Your objective: Using the data beneath, show every line that includes the word "caption".

***** Supplied information *****

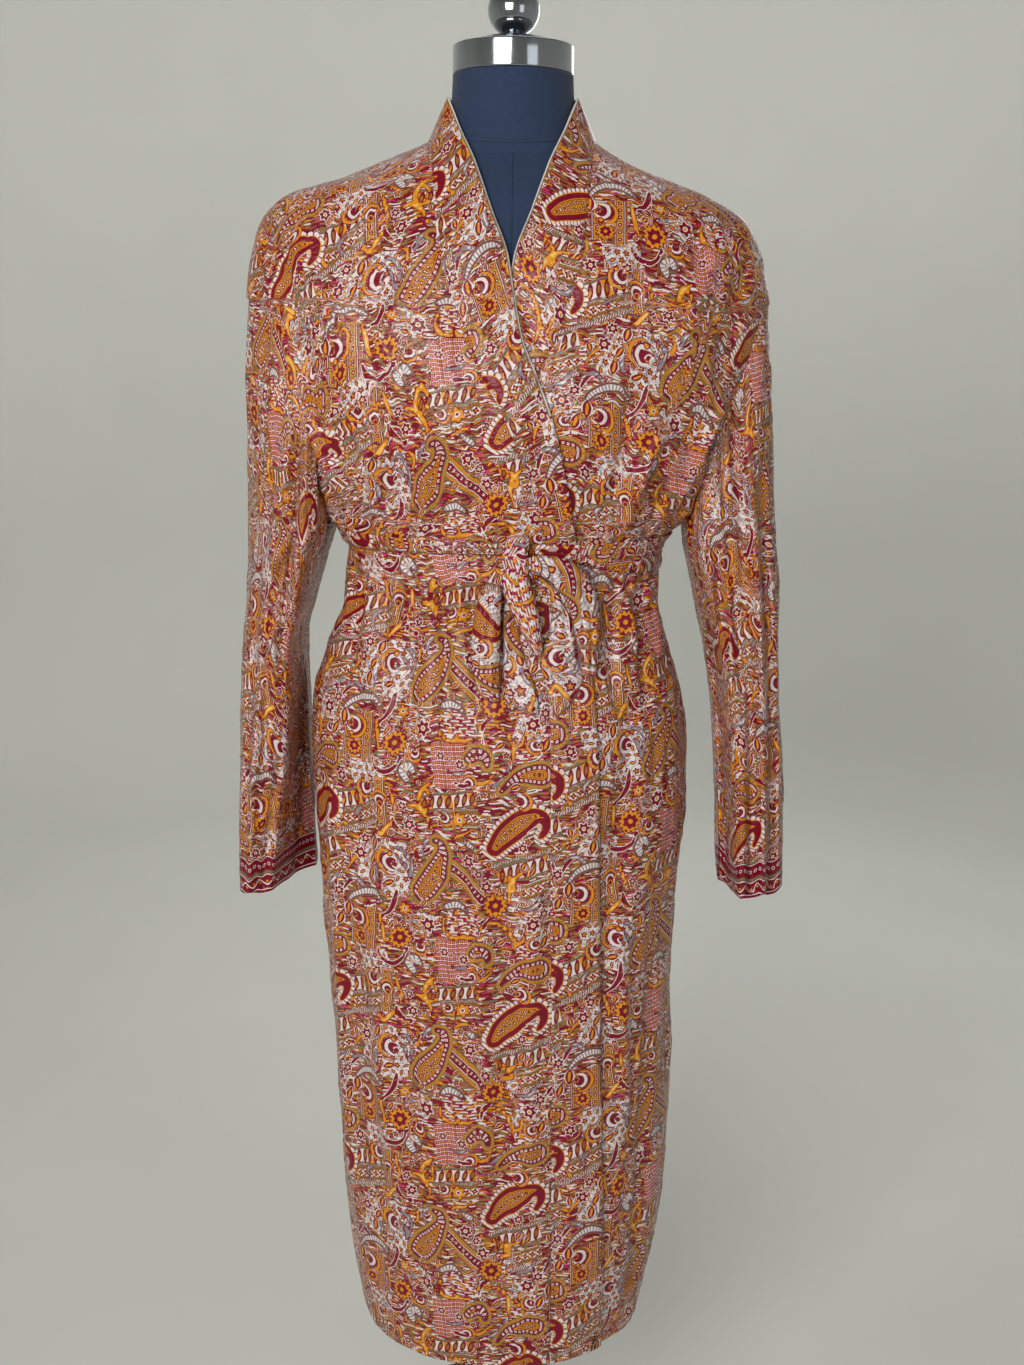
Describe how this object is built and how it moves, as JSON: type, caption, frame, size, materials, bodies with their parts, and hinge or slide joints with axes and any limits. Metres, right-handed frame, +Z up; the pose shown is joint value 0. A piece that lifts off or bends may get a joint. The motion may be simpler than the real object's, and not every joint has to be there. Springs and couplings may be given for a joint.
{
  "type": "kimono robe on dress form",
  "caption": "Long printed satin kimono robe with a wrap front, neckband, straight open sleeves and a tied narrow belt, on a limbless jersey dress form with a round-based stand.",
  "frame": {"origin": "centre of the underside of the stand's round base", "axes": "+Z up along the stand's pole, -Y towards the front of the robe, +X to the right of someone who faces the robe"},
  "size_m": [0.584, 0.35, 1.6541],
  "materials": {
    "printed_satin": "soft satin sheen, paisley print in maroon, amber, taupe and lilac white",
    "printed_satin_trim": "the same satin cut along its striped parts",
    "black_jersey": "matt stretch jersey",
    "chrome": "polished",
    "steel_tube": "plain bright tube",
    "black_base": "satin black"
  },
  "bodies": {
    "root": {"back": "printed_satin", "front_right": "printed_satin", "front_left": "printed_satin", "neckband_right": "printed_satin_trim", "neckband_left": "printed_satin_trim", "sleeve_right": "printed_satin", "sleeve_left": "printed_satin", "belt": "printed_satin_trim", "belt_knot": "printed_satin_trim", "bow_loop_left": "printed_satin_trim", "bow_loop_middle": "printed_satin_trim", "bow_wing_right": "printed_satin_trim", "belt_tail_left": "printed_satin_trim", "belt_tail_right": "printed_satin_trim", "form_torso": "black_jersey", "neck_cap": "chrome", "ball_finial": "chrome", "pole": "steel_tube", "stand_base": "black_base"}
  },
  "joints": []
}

*****
***** Supplied information *****

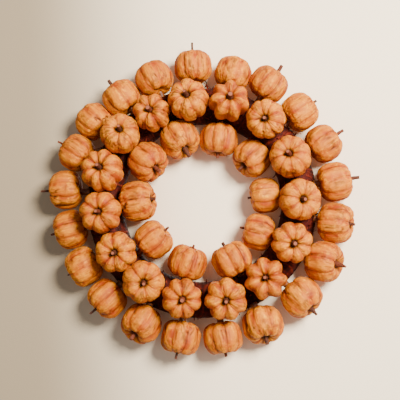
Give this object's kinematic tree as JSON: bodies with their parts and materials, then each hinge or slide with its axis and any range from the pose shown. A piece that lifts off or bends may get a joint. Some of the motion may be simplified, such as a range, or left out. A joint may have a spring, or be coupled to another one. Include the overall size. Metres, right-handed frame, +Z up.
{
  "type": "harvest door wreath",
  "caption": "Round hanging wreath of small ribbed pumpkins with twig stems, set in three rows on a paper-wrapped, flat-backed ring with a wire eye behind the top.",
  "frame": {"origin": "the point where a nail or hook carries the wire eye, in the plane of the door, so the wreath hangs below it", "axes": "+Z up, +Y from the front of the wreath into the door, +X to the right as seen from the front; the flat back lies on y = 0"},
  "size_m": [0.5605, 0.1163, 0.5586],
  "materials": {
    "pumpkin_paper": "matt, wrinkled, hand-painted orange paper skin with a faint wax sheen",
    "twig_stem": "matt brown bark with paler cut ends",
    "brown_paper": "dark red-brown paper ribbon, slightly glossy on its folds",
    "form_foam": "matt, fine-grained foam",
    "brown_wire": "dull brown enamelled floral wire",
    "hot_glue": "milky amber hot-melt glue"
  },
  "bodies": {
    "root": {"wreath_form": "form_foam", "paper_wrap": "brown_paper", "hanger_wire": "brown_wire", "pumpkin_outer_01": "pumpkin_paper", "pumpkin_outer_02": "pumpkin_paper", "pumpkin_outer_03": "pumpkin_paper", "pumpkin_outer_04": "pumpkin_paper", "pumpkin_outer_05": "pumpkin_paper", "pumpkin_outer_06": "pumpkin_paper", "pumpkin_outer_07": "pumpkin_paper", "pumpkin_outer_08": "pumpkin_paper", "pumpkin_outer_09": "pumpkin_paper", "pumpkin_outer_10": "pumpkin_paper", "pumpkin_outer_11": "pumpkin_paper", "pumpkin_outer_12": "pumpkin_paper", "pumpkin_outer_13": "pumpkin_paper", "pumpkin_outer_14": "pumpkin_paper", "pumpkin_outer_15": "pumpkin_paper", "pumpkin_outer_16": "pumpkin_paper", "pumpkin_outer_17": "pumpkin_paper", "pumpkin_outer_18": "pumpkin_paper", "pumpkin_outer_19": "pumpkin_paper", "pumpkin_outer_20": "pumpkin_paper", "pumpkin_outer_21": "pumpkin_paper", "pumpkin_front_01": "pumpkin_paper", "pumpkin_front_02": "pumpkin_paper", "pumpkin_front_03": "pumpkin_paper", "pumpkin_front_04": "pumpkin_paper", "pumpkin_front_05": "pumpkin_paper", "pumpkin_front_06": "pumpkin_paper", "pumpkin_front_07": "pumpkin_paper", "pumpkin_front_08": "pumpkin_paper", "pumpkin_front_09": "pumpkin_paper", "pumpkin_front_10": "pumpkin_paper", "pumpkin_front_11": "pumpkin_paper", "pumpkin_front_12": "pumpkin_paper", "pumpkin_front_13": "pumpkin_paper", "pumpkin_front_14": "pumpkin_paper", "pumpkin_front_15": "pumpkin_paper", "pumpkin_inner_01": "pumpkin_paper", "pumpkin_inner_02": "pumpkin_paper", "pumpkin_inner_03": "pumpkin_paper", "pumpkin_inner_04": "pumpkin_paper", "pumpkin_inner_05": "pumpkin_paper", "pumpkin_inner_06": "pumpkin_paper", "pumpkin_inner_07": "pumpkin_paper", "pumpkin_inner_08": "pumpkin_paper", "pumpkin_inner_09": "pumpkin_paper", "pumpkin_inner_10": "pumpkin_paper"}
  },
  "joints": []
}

*****

Written response:
Describe how this object is built and how it moves, as JSON: type, caption, frame, size, materials, bodies with their parts, and hinge or slide joints with axes and any limits. Metres, right-handed frame, +Z up; the pose shown is joint value 0. A piece that lifts off or bends may get a joint. The motion may be simpler than the real object's, and not every joint has to be there. Springs and couplings may be given for a joint.
  "caption": "Long printed satin kimono robe with a wrap front, neckband, straight open sleeves and a tied narrow belt, on a limbless jersey dress form with a round-based stand.",
  "caption": "Round hanging wreath of small ribbed pumpkins with twig stems, set in three rows on a paper-wrapped, flat-backed ring with a wire eye behind the top.",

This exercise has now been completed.